• **EXCERPTED DATA**:

● ● ● ● ●

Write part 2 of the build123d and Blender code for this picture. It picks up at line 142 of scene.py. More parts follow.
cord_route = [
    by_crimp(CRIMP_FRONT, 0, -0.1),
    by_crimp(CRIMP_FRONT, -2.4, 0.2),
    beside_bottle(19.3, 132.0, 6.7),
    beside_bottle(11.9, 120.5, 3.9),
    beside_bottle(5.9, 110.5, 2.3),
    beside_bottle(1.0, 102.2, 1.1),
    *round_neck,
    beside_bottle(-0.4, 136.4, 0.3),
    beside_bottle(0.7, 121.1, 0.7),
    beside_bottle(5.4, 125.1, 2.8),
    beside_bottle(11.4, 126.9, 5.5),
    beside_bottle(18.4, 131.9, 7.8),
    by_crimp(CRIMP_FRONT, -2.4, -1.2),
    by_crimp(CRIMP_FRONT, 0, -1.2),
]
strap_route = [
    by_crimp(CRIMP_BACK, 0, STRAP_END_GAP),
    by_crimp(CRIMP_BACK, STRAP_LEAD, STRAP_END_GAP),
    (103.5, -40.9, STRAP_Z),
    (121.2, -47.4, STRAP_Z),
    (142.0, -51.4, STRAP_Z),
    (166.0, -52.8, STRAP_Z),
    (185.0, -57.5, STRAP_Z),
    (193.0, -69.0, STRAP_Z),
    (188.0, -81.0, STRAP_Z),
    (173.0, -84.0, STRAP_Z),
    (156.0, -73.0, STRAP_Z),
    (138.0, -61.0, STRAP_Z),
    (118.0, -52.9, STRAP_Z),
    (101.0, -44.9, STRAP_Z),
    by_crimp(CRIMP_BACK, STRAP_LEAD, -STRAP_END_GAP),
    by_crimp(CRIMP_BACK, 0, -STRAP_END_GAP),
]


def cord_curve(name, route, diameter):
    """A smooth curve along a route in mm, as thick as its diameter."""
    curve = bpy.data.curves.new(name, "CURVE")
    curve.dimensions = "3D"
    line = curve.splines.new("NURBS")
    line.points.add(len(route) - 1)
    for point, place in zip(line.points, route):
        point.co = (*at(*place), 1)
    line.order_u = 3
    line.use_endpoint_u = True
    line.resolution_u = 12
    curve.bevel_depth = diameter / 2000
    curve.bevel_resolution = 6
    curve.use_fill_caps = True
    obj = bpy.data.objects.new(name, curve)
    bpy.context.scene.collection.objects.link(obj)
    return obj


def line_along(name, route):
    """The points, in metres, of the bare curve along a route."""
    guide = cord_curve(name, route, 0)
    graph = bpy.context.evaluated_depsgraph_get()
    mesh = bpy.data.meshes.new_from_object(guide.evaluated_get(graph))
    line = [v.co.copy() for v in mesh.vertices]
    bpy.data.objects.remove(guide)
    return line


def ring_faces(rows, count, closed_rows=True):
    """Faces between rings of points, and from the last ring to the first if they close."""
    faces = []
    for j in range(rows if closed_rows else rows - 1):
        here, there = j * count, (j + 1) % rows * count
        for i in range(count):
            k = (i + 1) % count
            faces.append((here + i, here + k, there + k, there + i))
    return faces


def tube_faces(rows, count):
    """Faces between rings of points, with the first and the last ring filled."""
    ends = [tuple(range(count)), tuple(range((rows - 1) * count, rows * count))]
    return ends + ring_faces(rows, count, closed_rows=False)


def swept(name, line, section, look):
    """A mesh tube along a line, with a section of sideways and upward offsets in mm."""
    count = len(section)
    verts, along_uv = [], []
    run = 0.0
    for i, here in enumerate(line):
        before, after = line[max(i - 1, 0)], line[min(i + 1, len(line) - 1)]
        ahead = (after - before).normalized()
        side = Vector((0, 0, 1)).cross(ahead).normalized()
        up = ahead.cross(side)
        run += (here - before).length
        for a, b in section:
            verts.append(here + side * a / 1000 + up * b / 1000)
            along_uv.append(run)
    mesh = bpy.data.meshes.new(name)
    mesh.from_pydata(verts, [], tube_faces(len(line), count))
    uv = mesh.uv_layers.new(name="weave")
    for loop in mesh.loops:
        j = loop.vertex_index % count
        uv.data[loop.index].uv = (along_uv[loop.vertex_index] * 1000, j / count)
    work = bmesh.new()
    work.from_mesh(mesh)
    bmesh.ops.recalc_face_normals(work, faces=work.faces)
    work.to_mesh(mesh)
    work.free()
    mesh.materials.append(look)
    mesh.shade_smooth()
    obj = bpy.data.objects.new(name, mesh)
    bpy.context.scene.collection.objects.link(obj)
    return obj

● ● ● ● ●

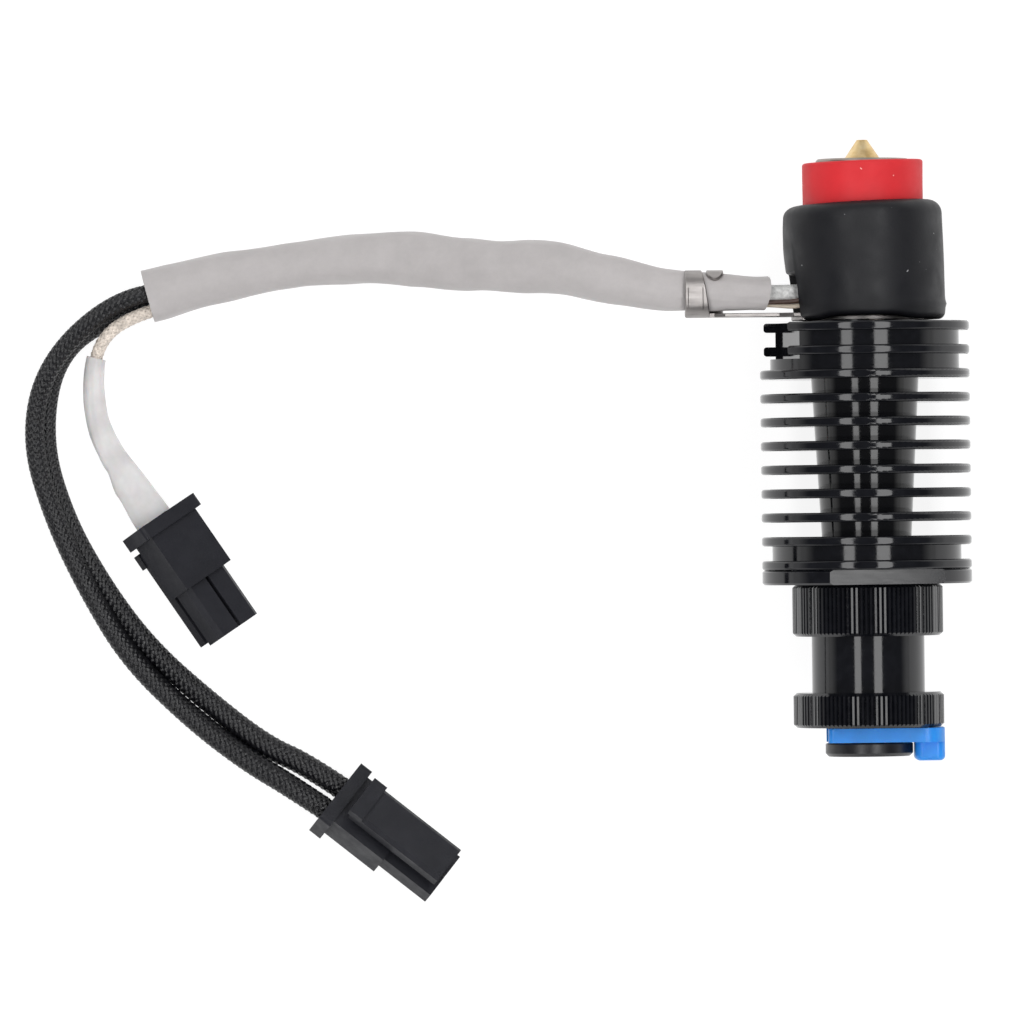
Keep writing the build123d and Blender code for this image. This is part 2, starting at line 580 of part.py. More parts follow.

● ● ● ● ●

• **THE PROBLEM**: Go through the records and show every line with the string "follow" in it.

• **REPLY TO THE TASK**:
Write part 2 of the build123d and Blender code for this picture. It picks up at line 142 of scene.py. More parts follow.
Keep writing the build123d and Blender code for this image. This is part 2, starting at line 580 of part.py. More parts follow.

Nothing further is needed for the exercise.